人声鼎沸的饭馆儿里端坐的女人,捧着饭碗,从容地往嘴里扒饭,停住,用筷子尖儿拨弄一粒混入米中的豆子,听对面儿人说话儿。 草坪,歪斜食过撕开盖儿的酸奶盒子上,爬进,爬出,抿洗翅膀,快速飞离的一只果蝇。 落在房坡,跳几跳,到房脊才开始颤着尾巴叫的大喜鹊。 走很久去看一个人,人在家,那屋子里的水汽随着门打开拥过来,糊满了镜片,温暖无法言说蜡封胸次的那种满胀的严实。 路过售卖年饰品的摊子,所有的物件艳俗地堆在一起。有挂胡茬男子不厌其烦琐碎地挑选一幅印刷对联,对联被摘了去,空出的地方没有即刻被补上,虚白着,好一段时间。 深秋,梓树枝承了露水弯成弧形,聚着聚着,露水滑落,枝子反弹溅起一块儿树间的小迷蒙。细雨,小珠聚成大珠,汪成小潭,倾覆,水珠,荷间传递。月影下独自走路,一侧恰好有一堵寺院的红墙。法华寺的花开得正妍,人多花多。香烟缭绕,经声般若,束烟直飘高于众生的丁香之上散开,朦朦胧胧。
傍晚远山之上的鸦影,堪寄凝眸;初夏松间簌落的花粉,尚可安神。秋水上漂浮形状各异的离枝叶,出校门没着校服蹦跳跑过的孩子们。

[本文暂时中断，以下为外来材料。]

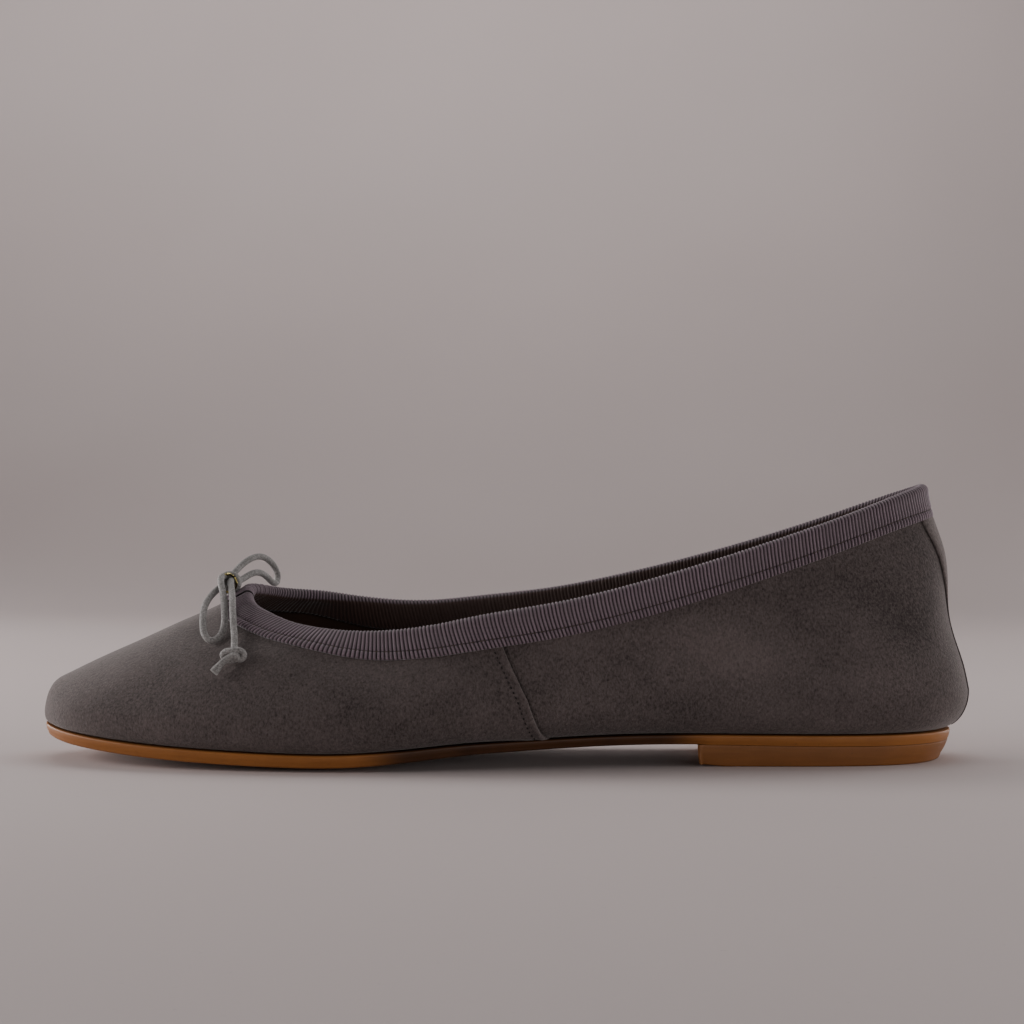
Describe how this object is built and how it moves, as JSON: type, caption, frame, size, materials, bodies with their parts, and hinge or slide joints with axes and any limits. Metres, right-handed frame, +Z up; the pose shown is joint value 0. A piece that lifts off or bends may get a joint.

酒精催促一人话多。话多令人不大愉快,一些无聊的空旷。抬眼去瞧酒桌一端的朋友,他也在瞧你,似笑非笑。 捡废品老人撂下一捆纸板歇肩,置旁边被人遗落的饮料瓶于不顾,满足地骄傲地蹒跚走过。 从高潮处听一首曲子。在初秋撞见一畦葵花。 天还黑着,路灯早灭。萧疏的树枝背后那轮昏黄的大月亮,以及挂了几粒星星那一幕掺了点儿竹青的黛蓝的天。 浓雾里,几声遥远的狗叫。路旁的沟洫挂着微霜,一痕清晰的足迹印在石桥稍凸的桥面上。 轻手轻脚,轻拿轻放对待世界的那个捧着鲜花喜悦在病容下深埋并没埋严的病人。 无聊雨天,一杯温暖在手的茶,塔尖的铁马声似无若有;冷风贯街,抱紧絮了新花的袄袖,烤白薯的甜味似有若无。 没因发芽遭遗弃而被栽入花盆中的蒜,长成微型竹丛的姜。结了雨滴的蛛网,趴了伏猎小虫壁虎的绿方椽头。
过一个年碰一次杯,环顾四周,该在的都在。
碰一次杯长了一岁,岁月宁静,便得心安。